Artists Find Inspiration Here

It is easy to see why Ocean Springs is a mecca for artists when you consider the region’s abundant natural beauty filled with lush vegetation and wildlife. A thriving art association provides support and encouragement, and an impressive number of galleries line the streets.

Mississippi’s longest mosaic mural is east of the Biloxi Bay Bridge beside the Yacht Club. It is 120 feet of intricate beauty. Another gem is Shearwater Pottery, which displays the work of the Anderson family. It was opened in 1928 by Peter Anderson and is a little off the beaten path but well worth finding.


My favorite is the Walter Anderson Museum of Art at 510 Washington Avenue. Peter of Shearwater Pottery was Walter’s brother. Walter’s mother was an artist who told her children, “If you surround yourself with beautiful things, you’ll have a beautiful life.” Walter took that to heart and spent his life creating art that surrounded him with beauty. He loved painting murals, and his gift to Ocean Springs is found inside the Ocean Spring Community Center. 

The center is connected to the museum and is a must-see part of any tour. In addition to a pictorial representation of the history of Ocean Springs, you will find panels representing each planet of the solar system. If possible, take a tour led by Tony DiFatta. His stories of Walter Anderson’s life and work will mesmerize you for hours. 


Shop and Cafe-Lined Downtown

Allow plenty of time to browse and shop along Government Street and Washington Avenue. As you walk past live oak trees, you will find more than 200 independently-owned businesses in this small town of fewer than 20,000 people. Shops such as Realizations, Hillyer House, Coastal Magpie, My Happy Place, and Ocean Springs Mercantile are sure to provide just the souvenirs or must-buy gifts and décor items. Head to Bright-Eyed Brew Company or French Kiss Pastries for a quick snack.


History Dating Back to 1699

While a fort was built in this vicinity as early as 1699, you can see the fort replica at Fort Maurepas Park, across from the beach. You will also find a statue of French explorer Pierre LeMoyne d’Iberville. Those interested in World War II will want to schedule a tour of the G.I. Museum on Ritcher Road. Tours are given free of charge, but donations are welcome.


You can find a taste of nostalgia coupled with comfortable accommodations at Gulf Hills Hotel & Resort. The hotel is located where the rich and famous people mentioned earlier liked to play and hide out. It will be restored to its former glory over the coming months in stages. I would advise you to go now while the rates are affordable. The location, less than ten minutes from downtown Ocean Springs, is great.

Fresh Gulf Coast Seafood and Culinary Delights

I can personally vouch for Maison De Lu, The Lady May, Mosaic, and Blue Dog Bistro as restaurants to highly recommend. Maison De Lu has wonderful seafood and delectable white chocolate bread pudding.
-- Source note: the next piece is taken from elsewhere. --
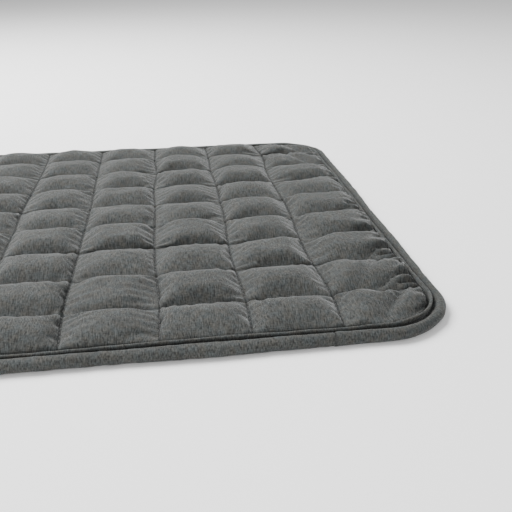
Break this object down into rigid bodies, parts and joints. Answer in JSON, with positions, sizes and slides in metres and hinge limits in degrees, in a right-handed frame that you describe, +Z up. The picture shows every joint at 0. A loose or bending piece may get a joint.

The Lady May, also on Washington Avenue, is excellent for a light lunch.

I can vouch for the Seared Tuna and the thick juicy burgers from Mosaic on Government Street. Mosaic offers live music every evening and has a large outdoor patio. Blue Dog Bistro caters to people with food allergies or dietary restrictions and is open for breakfast and lunch. The Banana Oat Pancakes and the Spinach Frittata were amazing. 

Here is more info for where to eat in Coastal Mississippi.


Big City Life Nearby

Just a short drive from Ocean Springs across Biloxi Bay Bridge, you might decide to spend some time in a more heavily populated environment. Howard Avenue in Downtown Biloxi is undergoing revitalization with new public art and a great breakfast cafe called Greenhouse Biloxi.

For a feast for the eyes and a glimpse of the pageantry of Mardi Gras, step into the Coastal Mississippi Mardi Gras Museum.


The Maritime & Seafood Industry Museum contains a wealth of information about what makes the area so unique, and Shaggy’s Biloxi Beach is the perfect place to eat great seafood while watching the waves roll in. 


Coastal Mississippi, and Ocean Springs, in particular, have the means to inspire, relax, revive, and refresh you. It is visually appealing, delicious, and fascinating. I am glad I had a chance to visit, and I hope to return soon.